The bill “shows that Oberstar appreciated some things needed to change,” says Thomas. However, because of the magnitude of the changes needed and since the Highway Trust Fund is nearly depleted, the Obama Administration in June proposed its own plan: reauthorizing the existing surface transportation bill for 18 months, mostly to shore up the Highway Trust Fund, a portion of which funds the Mass Transit Account.

“If this step is not taken, the trust fund will run out of money as soon as late August,” said U.S. Transportation Secretary Ray LaHood in a statement. “With the reality of our fiscal environment and the critical demand to address our infrastructure in a smarter, more focused approach, we should not rush legislation.”

While they support passage of a bill this year, the logic behind the Administration’s proposal makes sense, transit execs say.

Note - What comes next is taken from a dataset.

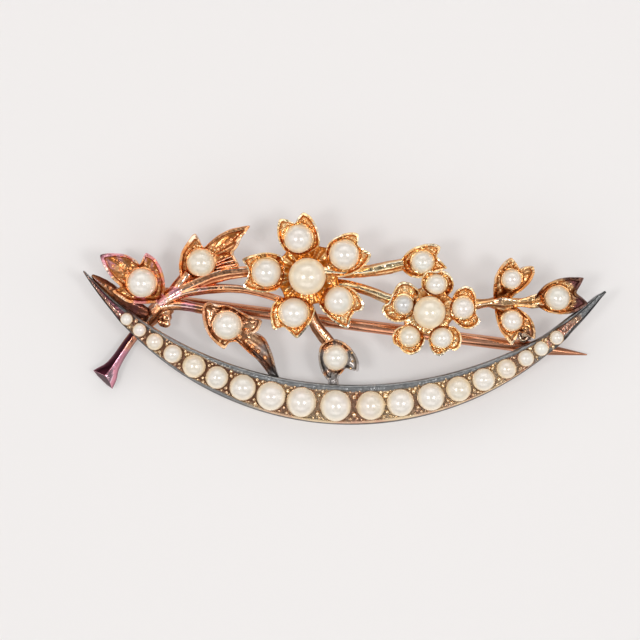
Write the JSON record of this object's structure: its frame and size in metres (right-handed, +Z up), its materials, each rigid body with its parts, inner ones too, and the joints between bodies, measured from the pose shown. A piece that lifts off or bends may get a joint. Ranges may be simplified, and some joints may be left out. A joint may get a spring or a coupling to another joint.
{
  "type": "pearl brooch",
  "caption": "Gold crescent brooch set with graduated pearls, carrying a spray of pearl flowers, buds and leaves, with a hinged pin behind it.",
  "frame": {"origin": "on the table under the middle of the brooch as it lies on its back", "axes": "+X from the hinge side to the catch side, +Y from the crescent to the flowers, +Z up out of the front"},
  "size_m": [0.0448, 0.0182, 0.0064],
  "materials": {
    "gold": "worn polished gold with dark tarnish in its recesses",
    "pearl": "lustrous cream nacre",
    "pin": "satin rose gold",
    "rivet": "satin rose gold"
  },
  "bodies": {
    "brooch": {"gold_mount": "gold", "hinge_rivet": "rivet", "crescent_pearl_1": "pearl", "crescent_pearl_2": "pearl", "crescent_pearl_3": "pearl", "crescent_pearl_4": "pearl", "crescent_pearl_5": "pearl", "crescent_pearl_6": "pearl", "crescent_pearl_7": "pearl", "crescent_pearl_8": "pearl", "crescent_pearl_9": "pearl", "crescent_pearl_10": "pearl", "crescent_pearl_11": "pearl", "crescent_pearl_12": "pearl", "crescent_pearl_13": "pearl", "crescent_pearl_14": "pearl", "crescent_pearl_15": "pearl", "crescent_pearl_16": "pearl", "crescent_pearl_17": "pearl", "crescent_pearl_18": "pearl", "crescent_pearl_19": "pearl", "large_flower_pearl_0": "pearl", "large_flower_pearl_1": "pearl", "large_flower_pearl_2": "pearl", "large_flower_pearl_3": "pearl", "large_flower_pearl_4": "pearl", "large_flower_pearl_5": "pearl", "small_flower_pearl_0": "pearl", "small_flower_pearl_1": "pearl", "small_flower_pearl_2": "pearl", "small_flower_pearl_3": "pearl", "small_flower_pearl_4": "pearl", "small_flower_pearl_5": "pearl", "bud_pearl_1": "pearl", "bud_pearl_2": "pearl", "leaf_pearl_1": "pearl", "leaf_pearl_2": "pearl", "leaf_pearl_3": "pearl", "trefoil_pearl_1": "pearl", "trefoil_pearl_2": "pearl", "trefoil_pearl_3": "pearl"},
    "pin": {"pin_stem": "pin"}
  },
  "joints": [
    {"name": "pin_swing", "type": "hinge", "parent": "brooch", "child": "pin", "pos_m": [-0.01541, 0.00184, 0.00086], "axis": [0.1279, 0.9799, 0.1528], "range_deg": [0, 90]}
  ]
}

“The Administration is pushing a lot of different initiatives in a hurry,” says Thomas. “We don’t want to rush through this because it’s critical that we get it right — we only do it every six years.’”

But Thomas and Scott are concerned that an 18-month reauthorization could develop into an even longer hold-up.

“I would hate to see the best intentions go awry because politics got involved,” says Scott. “We are supportive of prompt action, but if the bill is delayed, then let’s be focused and let us be clear with the outcome. If it’s delayed 18 months, then at the end of that time, let’s have a bill in place.”

Whether that bill is in place this fall or sometime in the next 18 months, transit execs feel good about the prospects of it including some much-needed changes to the transportation program. And that could set the standard for a new outlook on transit at the regional and local level, as well.

“We can’t expect the federal government to come riding in on a white horse and solve all the issues,” says Scott. “Transportation is one of those anchors, if you will, for American competitiveness and quality of life, and that means every single level of government really needs to step up.”